The Trouble with HomePod Reviews - kawera
https://mondaynote.com/the-trouble-with-homepod-reviews-585075add9d2
======
nugi
Quality sound quality testing is rare, mostly due to the fact that most of it
is more marketing than reality (see beats headphones for example). Even the
audiophile units often perform the same as a simple yamaha unit, but boy are
they pretty, and made with exotic woods, solid silver, and handmade german
capacitors.

Concerning room tuning: A similar issue happened about 20 years ago with the
advent of this tech in car stereos. It isn't at all new, I still own an
Eclipse head unit with the feature.
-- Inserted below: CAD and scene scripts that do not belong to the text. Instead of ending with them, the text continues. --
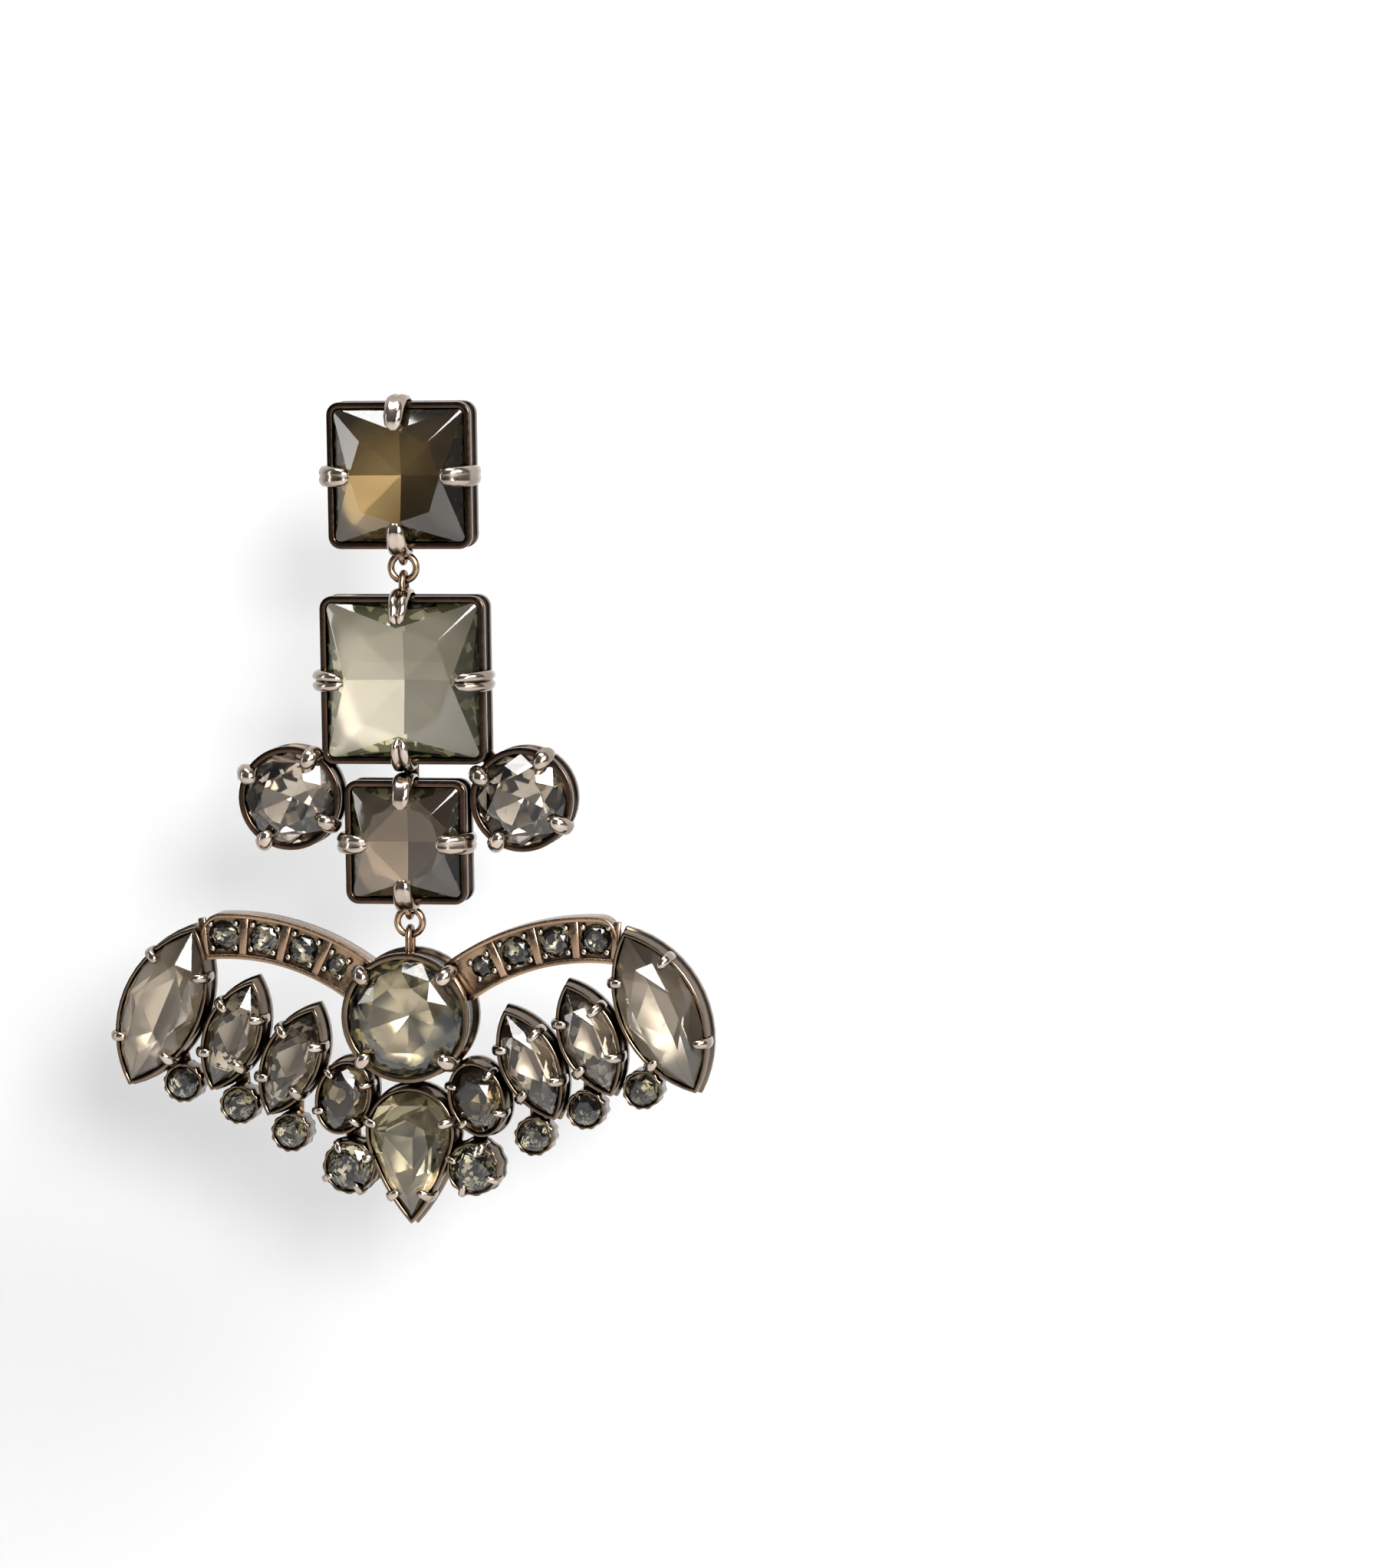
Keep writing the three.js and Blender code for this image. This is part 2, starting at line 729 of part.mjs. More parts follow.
// The outline of a whole arm: its inner end laps into the centre cup's wall, and its outer end is rounded
// down to the tip of its navette
function armOutline(path) {
  const halfWidth = armWidth / 2;
  const side = Math.sign(path.outer - path.inner);
  const perLength = 180 / Math.PI / path.radius;
  const innerEnd = path.inner - side * armInnerLap * perLength;
  const shoulder = side * armShoulder * perLength;
  const outline = armStretch(path, innerEnd, path.outer - shoulder, halfWidth);
  const cut = outline.length / 2;
  const rounding = armEndAngles.map((degrees) => {
    const angle = path.outer - shoulder + shoulder * round(degrees).y;
    const radius = path.radius + halfWidth * round(degrees).x;
    return path.middle.clone().addScaledVector(round(angle), radius);
  });
  const lowEnd = path.middle.clone().addScaledVector(round(path.outer), path.radius - halfWidth);
  return [...outline.slice(0, cut), ...rounding, lowEnd, ...outline.slice(cut)];
}

// A body of the given outline between two depths
function plate(outline, back, front) {
  const shape = new THREE.Shape(outline);
  const body = new THREE.ExtrudeGeometry(shape, { depth: front - back, bevelEnabled: false, steps: 1 });
  const matrix = new THREE.Matrix4().makeBasis(
    new THREE.Vector3(1, 0, 0),
    new THREE.Vector3(0, 0, 1),
    new THREE.Vector3(0, -1, 0),
  );
  return solidOf(body, matrix.setPosition(0, -back, 0));
}

const paveCut = (size) => ({
  ...roundStone(size, paveSides, { depth: armDepth - channelDepth + stoneGap, backRail: 0, rimRail: 0 }),
  table: (outline) => outline.map((point) => turned(point, 180 / paveSides).multiplyScalar(longTable)),
});
const paveSizes = [paveSize, paveSize, paveSize, endPaveSize];

// Angles of an arm's stones along its arc, from the outer end in, a bar's width apart
function paveAngles(path) {
  const perLength = 180 / Math.PI / path.radius;
  let angle = path.outer + (paveSizes[0] / 2 + channelEndBar) * perLength;
  return paveSizes.map((size, i) => {
    const here = angle;
    const next = paveSizes[i + 1] ?? size;
    angle += ((size + next) / 2 + channelBar) * perLength;
    return here;
  });
}

function mirrored(path) {
  const middle = new THREE.Vector2(-path.middle.x, path.middle.y);
  return { ...path, middle, inner: 180 - path.inner, outer: 180 - path.outer };
}

// One arm: a block, a channel cut for each stone between bars, and four grains at each stone
function arm(outerSeat, side) {
  const mirror = side === 'right' ? 1 : -1;
  const rightPath = armArc(outerSeat, mirror);
  const path = mirror > 0 ? rightPath : mirrored(rightPath);
  const floor = armDepth - channelDepth;
  const perLength = 180 / Math.PI / path.radius;
  const angles = paveAngles(rightPath);
  const seats = angles.map((angle, i) => {
    const along = mirror > 0 ? angle : 180 - angle;
    return {
      name: `pave_${i + 1}_${side}`,
      cut: paveCut(paveSizes[i]),
      point: path.middle.clone().addScaledVector(round(along), path.radius),
      turn: along - 90,
      material: blackDiamond,
      along,
    };
  });
  const block = plate(armOutline(path), bridgeInset, armDepth);
  const channels = seats.map((seat, i) => {
    const reach = (paveSizes[i] / 2 + channelLap) * perLength;
    const cell = armStretch(path, seat.along - reach, seat.along + reach, armWidth / 2 - armRim);
    return plate(cell, floor, armDepth + channelDepth);
  });
  const grains = seats.flatMap((seat, i) => diagonals.map((angle) => {
    const reach = paveSizes[i] / 2 + grainLap;
    const point = seat.point.clone().addScaledVector(round(seat.turn + angle), reach);
    const grain = new THREE.OctahedronGeometry(grainSize / 2, 0);
    return solidOf(grain.translate(point.x, -floor - grainStand, point.y));
  }));
  return { seats, solid: join([cutAway(block, channels), ...grains]) };
}

function wingDrop() {
  const middle = {
    name: 'centre_round',
    cut: cuts.centreRound,
    point: centre,
    turn: 0,
    material: khaki,
    claws: wingClaws.centreRound,
  };
  const pear = {
    name: 'pear',
    cut: cuts.pear,
    point: beside(middle, cuts.pear, 0, -90),
    turn: 0,
    material: khaki,
    claws: wingClaws.pear,
    neighbour: middle,
  };
  const seats = [middle, pear, ...wingSeats(middle)];
  const arms = ['right', 'left'].map((side) => (
    arm(seats.find((seat) => seat.name === `outer_navette_${side}`), side)
  ));
  const paves = arms.flatMap(({ seats: stones }) => stones);
  const bail = wireLoop(rooted(middle.cut), lowerRing.bailZ - wingZ, wingHangDepth);
  const tied = seats.filter((seat) => seat.neighbour);
  const bridges = tied.map((seat) => bridge(seat.neighbour.point, seat.point));
  const paveRooms = paves.map(({ cut, point, turn }) => solidOf(stoneRoom(cut), placed(point, turn)));
  const extras = [bail, ...bridges, ...arms.map(({ solid }) => cutAway(solid, paveRooms))];
  return { name: 'wing_setting', seats, extras, paves };
}

function dropGroup({ name, seats, extras, paves = [] }, y, z) {
  const group = new THREE.Group();
  group.position.set(0, y, z);
  group.add(namedMesh(name, geometryOf(setting(seats, extras)), metal));
  [...seats, ...paves].forEach((seat) => group.add(stoneMesh(seat)));
  return group;
}

function ringMesh(name, z) {
  const mesh = namedMesh(name, jumpRing(), metal);
  mesh.position.set(0, hangY, z);
  return mesh;
}

const earring = new THREE.Group();
earring.add(namedMesh('ear_post', earPost(), metal));
earring.add(dropGroup(topDrop(), hangY + topHangDepth, topZ));
earring.add(ringMesh('upper_ring', upperRing.z));
earring.add(dropGroup(middleDrop(), hangY + middleHangDepth, middleZ));
earring.add(ringMesh('lower_ring', lowerRing.z));
earring.add(dropGroup(wingDrop(), hangY + wingHangDepth, wingZ));

export default earring;
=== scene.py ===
# Looks of the chandelier earring: cut glass stones on foil in antiqued rose bronze settings.
# Sizes here are in millimetres and turned to metres where a mesh is made. The front faces -Y.
import math

import bmesh
import bpy
from mathutils import Matrix, Vector


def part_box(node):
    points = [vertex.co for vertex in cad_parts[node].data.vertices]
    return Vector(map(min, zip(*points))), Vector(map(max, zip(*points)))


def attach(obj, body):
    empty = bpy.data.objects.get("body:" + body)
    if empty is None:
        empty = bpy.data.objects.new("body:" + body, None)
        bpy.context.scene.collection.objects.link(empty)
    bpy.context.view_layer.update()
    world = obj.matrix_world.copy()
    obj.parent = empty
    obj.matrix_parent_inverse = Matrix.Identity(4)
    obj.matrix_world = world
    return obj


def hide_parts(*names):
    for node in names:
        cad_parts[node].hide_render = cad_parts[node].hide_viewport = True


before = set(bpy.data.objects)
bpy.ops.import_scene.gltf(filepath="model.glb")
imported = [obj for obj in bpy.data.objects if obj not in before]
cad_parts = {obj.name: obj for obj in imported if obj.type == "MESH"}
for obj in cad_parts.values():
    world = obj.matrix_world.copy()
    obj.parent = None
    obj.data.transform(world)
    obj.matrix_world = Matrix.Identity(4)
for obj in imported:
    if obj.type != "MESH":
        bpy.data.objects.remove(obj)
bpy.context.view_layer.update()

MM = 0.001

# camera

PHOTO_SIZE = (1798, 2044)
# the photograph's pixels to a millimetre, and the pixel column of the earring's axis
PHOTO_SCALE = 14.34
AXIS_PIXEL = 530
# depth and height of what the photograph's middle row shows
MIDDLE_ROW_Y = -3
MIDDLE_ROW_Z = -29.95
CAMERA_AZIMUTH = 11
CAMERA_ELEVATION = 6
CAMERA_ROLL = -0.8
CAMERA_DISTANCE = 600
CAMERA_SENSOR = 36
# nearest and farthest that the camera sees, in metres
CAMERA_CLIP = (0.01, 10)


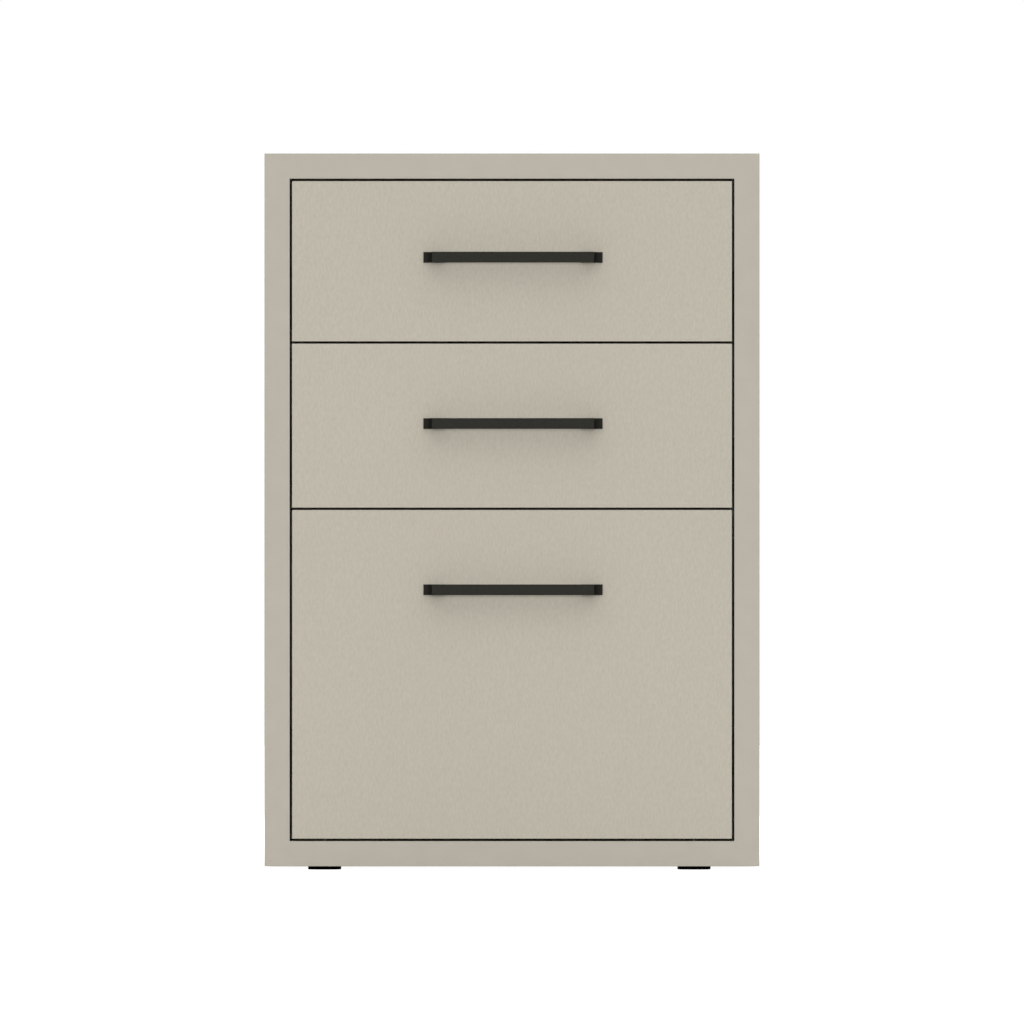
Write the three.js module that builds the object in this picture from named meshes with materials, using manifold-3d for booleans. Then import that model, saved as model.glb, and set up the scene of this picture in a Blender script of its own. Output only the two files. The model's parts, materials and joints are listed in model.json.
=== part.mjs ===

It will play a frequency sweep from the
speakers, and used the mics to localize (fade and balance), eq, and normalize
the volume.

The problem is, as the listener, we almost always prefer our idiosyncratic
music prefrences over a "flat" or generically "enhanced" eq and dynamics
curve. And at least in the high quality (as opposed to SPL/loudness) domain of
car audio, we have mostly moved back to manual adjustment. Many high end users
still use sweeps and meters, easier than ever with smartphones, but still fine
tune by ear.

Not altogether different than the tube vs solid state argument. Solid state
amps are measurably cleaner and clearer, with less distortion, and greater
frequency range. But the type of harmonic distortion produced by tube
amplification is almost universally preferred by listeners when tested.

For humans, tune for the human, not the room.